The Conservative Club closed many years ago, and has been waiting for someone creative and energetic to come along and reimagine its space, repurpose it, and develop it into something new for the community. A centre. A hub. A space for the whole community, not just a select membership. For the many, not the few, you could say. Such a vision is what the co-op behind Naked Lunch are about to bring to this corner of Smithdown.
‘Liverpool Independent Co-operatives (LICO) – has been set up as a not for profit organisation whose challenge is to help deliver these projects. Its most ambitious so far will be the delivery of Smithdown Social Club. A not-for-profit venture, community owned live music, brewery and art space to deliver another bespoke, hybrid unit that will provide the community with much more in terms of culture, training, education and ownership. A much needed community space owned and run by its members.
‘It will be in the model of the Leeds Brudenell or Trades Club in Hebden Bridge. Hybrid in nature again, delivering community-focused events as well as high profile live music events. It will be a members club with discounts on food, beer, gig tickets and a much needed 300 capacity venue outside of the city centre.
‘It is still in its formative stages with the society registration paperwork and licensing being in process but we’re hoping that a launch next year will see full launch, adjustments and improvements to the building and a really interesting space for the community.’
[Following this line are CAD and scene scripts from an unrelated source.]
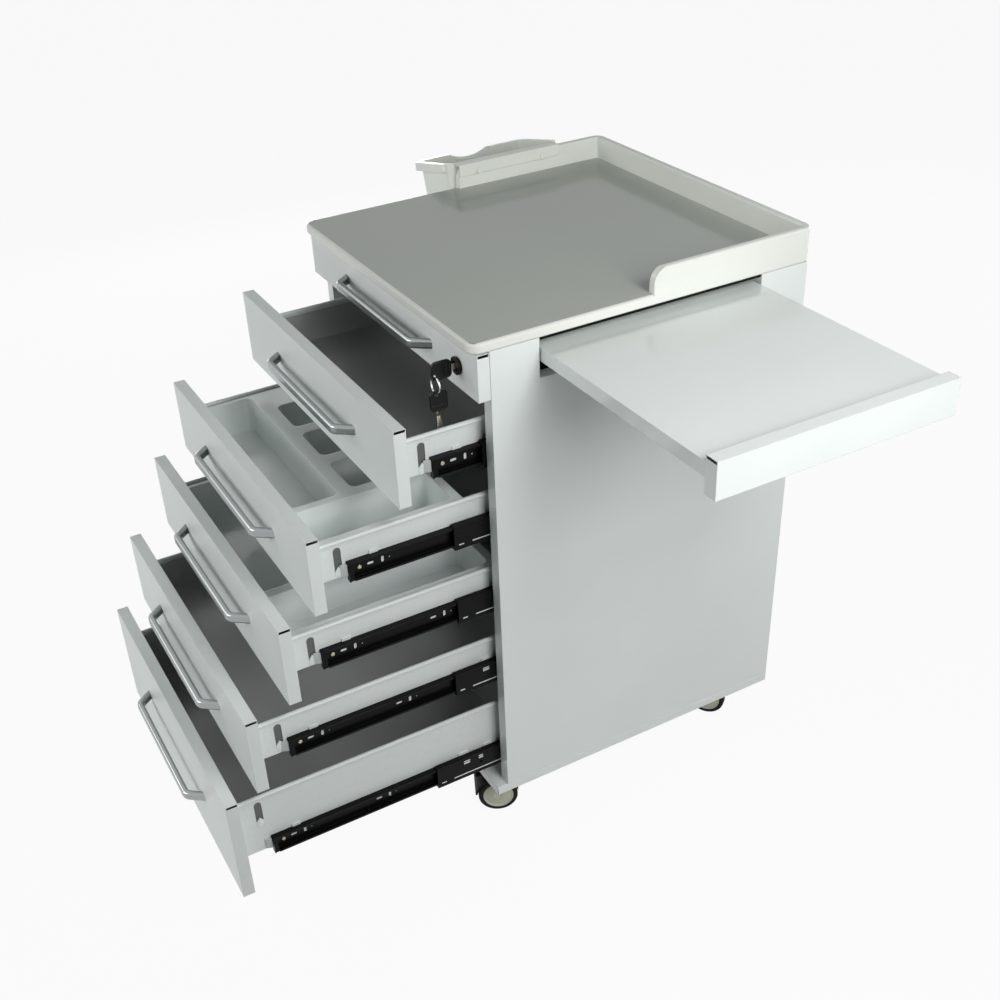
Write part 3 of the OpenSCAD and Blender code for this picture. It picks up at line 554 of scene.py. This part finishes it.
    @staticmethod
    def copy(obj: bpy.types.Object, name: str, body: str, move: Matrix) -> bpy.types.Object:
        """Copies a finished piece with its own mesh.

        Args:
            obj: The piece to copy.
            name: Name of the copy.
            body: The CAD body that the copy rides on.
            move: Place of the copy relative to the piece.

        Returns:
            The copy.
        """
        twin = obj.copy()
        twin.data = obj.data.copy()
        twin.parent = None
        twin.matrix_world = Matrix.Identity(4)
        twin.data.transform(move)
        if move.determinant() < 0:
            twin.data.flip_normals()
        twin.name = name
        twin.data.name = name
        bpy.context.scene.collection.objects.link(twin)
        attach(twin, body)
        log.info("piece %s on %s", name, body)
        return twin


def dress(node: str, coat: Finish) -> None:
    """Gives a CAD node its finish.

    Args:
        node: The node's name.
        coat: The finish.
    """
    obj = frame["nodes"][node]
    if not obj.material_slots:
        obj.data.materials.append(coat.material())
    for slot in obj.material_slots:
        slot.material = coat.material()
    log.info("node %s in %s", node, coat.name)


def joint(name: str) -> dict:
    """Returns the record's joint of that name."""
    return next(item for item in frame["joints"] if item["name"] == name)


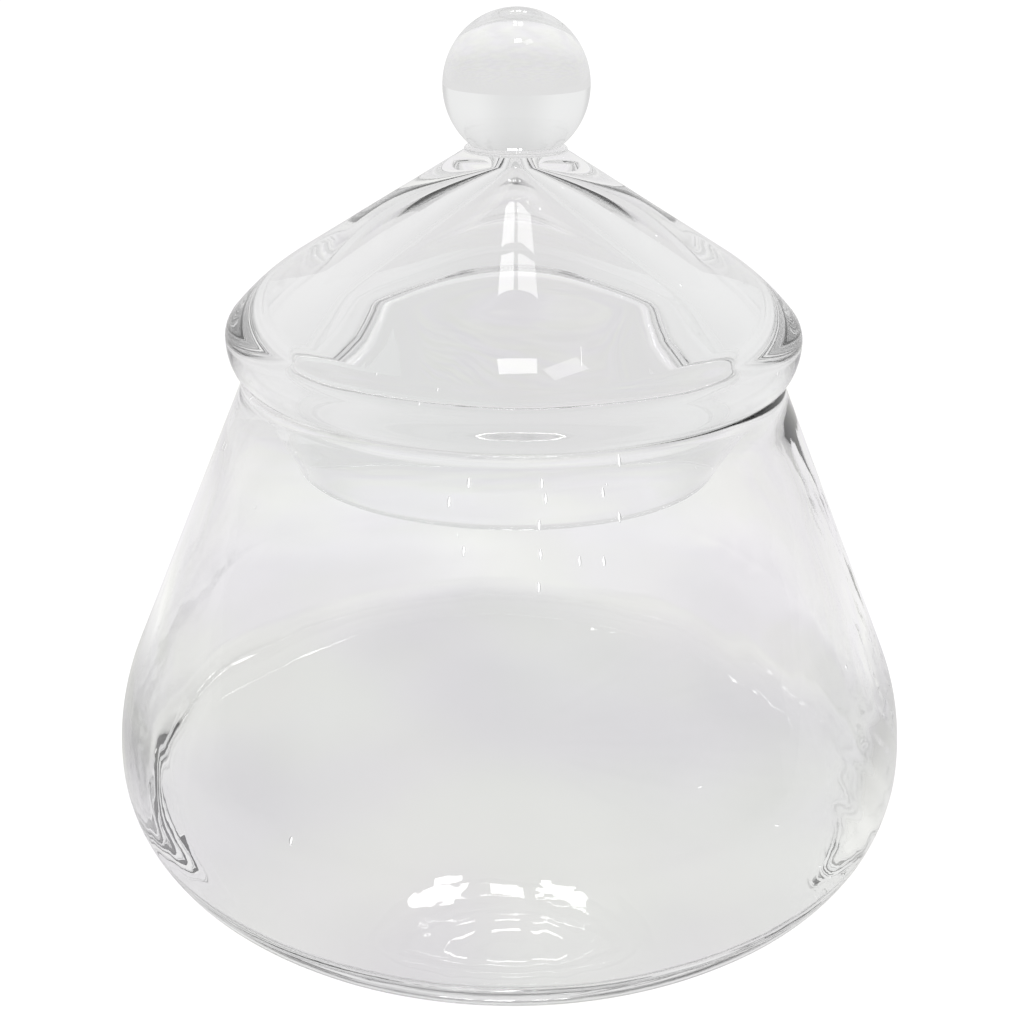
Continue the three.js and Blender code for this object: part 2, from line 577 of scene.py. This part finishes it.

That community focus, the passion and energy to deliver something new and different in unusual spaces, is one of many triumphs of the resurgence of this area. This is Liverpool, a city used to doing things for itself, proudly independent, and with a passion for collectivity and collaboration. It’s what we do. It’s what we’ve always had to do.
Smithdown Road is emerging still. A village outside a town, with its own venues, its own scene, even its own festival. And thanks to people like the cooperative, its own spirit.